Problem requirements: Starting at the line with "Continue the three.js" and stopping at the line with "of webbing: folded", repeat each line exactly. Include both and omit the rest.

* BEGIN Data rows *

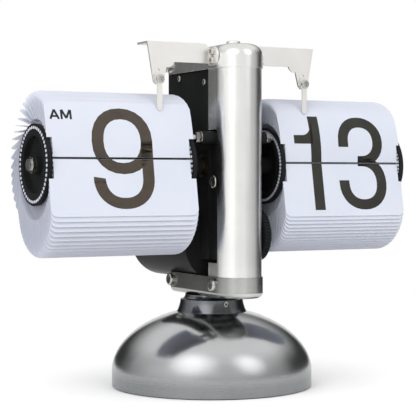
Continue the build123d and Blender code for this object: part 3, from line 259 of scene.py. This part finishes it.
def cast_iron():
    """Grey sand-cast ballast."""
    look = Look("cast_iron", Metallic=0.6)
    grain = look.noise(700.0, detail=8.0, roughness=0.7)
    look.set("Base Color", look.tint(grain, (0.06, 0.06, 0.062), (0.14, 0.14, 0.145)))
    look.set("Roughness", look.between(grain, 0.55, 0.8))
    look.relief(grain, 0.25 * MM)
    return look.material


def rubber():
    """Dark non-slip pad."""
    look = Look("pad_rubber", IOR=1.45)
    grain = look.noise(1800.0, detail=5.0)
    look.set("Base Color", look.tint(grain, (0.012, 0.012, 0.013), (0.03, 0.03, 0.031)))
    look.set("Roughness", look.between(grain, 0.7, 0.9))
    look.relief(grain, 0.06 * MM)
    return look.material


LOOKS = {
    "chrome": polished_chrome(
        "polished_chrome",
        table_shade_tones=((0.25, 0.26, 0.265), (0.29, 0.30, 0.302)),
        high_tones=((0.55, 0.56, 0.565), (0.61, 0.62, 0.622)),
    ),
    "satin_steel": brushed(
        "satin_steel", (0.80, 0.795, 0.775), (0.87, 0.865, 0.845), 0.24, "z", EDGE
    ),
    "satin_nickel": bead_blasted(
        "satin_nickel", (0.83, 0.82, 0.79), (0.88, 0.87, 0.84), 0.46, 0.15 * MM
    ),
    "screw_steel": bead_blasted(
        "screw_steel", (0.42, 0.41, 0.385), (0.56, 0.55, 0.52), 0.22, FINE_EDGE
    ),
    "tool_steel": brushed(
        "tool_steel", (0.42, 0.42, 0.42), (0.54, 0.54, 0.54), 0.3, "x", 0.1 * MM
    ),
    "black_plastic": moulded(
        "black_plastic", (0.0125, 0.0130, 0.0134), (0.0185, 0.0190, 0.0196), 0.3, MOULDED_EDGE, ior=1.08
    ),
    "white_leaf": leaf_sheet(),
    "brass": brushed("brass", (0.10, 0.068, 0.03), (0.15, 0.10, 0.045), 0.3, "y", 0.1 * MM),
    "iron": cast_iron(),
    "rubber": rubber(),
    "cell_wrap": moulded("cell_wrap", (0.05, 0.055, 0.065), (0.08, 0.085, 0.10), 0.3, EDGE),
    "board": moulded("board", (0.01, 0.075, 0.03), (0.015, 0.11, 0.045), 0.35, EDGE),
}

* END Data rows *
* BEGIN Data rows *

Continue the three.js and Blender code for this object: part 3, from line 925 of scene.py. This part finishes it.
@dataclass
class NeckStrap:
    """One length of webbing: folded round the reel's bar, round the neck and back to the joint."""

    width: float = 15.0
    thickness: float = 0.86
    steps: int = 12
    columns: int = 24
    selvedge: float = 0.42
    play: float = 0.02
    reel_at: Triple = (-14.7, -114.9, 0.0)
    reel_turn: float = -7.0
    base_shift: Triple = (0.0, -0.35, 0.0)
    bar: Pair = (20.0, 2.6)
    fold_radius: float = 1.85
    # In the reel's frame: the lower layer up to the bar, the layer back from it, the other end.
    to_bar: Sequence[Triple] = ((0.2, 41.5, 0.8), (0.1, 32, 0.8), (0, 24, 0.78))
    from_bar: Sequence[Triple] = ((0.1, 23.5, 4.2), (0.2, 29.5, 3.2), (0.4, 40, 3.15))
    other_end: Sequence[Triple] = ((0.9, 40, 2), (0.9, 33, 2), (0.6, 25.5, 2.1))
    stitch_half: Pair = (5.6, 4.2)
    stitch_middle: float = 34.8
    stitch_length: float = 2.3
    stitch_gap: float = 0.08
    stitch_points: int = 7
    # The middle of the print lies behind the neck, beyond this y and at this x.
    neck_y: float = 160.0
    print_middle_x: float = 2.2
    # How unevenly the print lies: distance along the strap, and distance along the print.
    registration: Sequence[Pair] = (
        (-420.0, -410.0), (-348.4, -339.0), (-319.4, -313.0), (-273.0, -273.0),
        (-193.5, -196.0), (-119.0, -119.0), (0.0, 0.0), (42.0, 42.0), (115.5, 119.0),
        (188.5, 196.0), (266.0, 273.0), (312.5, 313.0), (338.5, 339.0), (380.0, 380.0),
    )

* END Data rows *

Problem solution:
Continue the three.js and Blender code for this object: part 3, from line 925 of scene.py. This part finishes it.
@dataclass
class NeckStrap:
    """One length of webbing: folded round the reel's bar, round the neck and back to the joint."""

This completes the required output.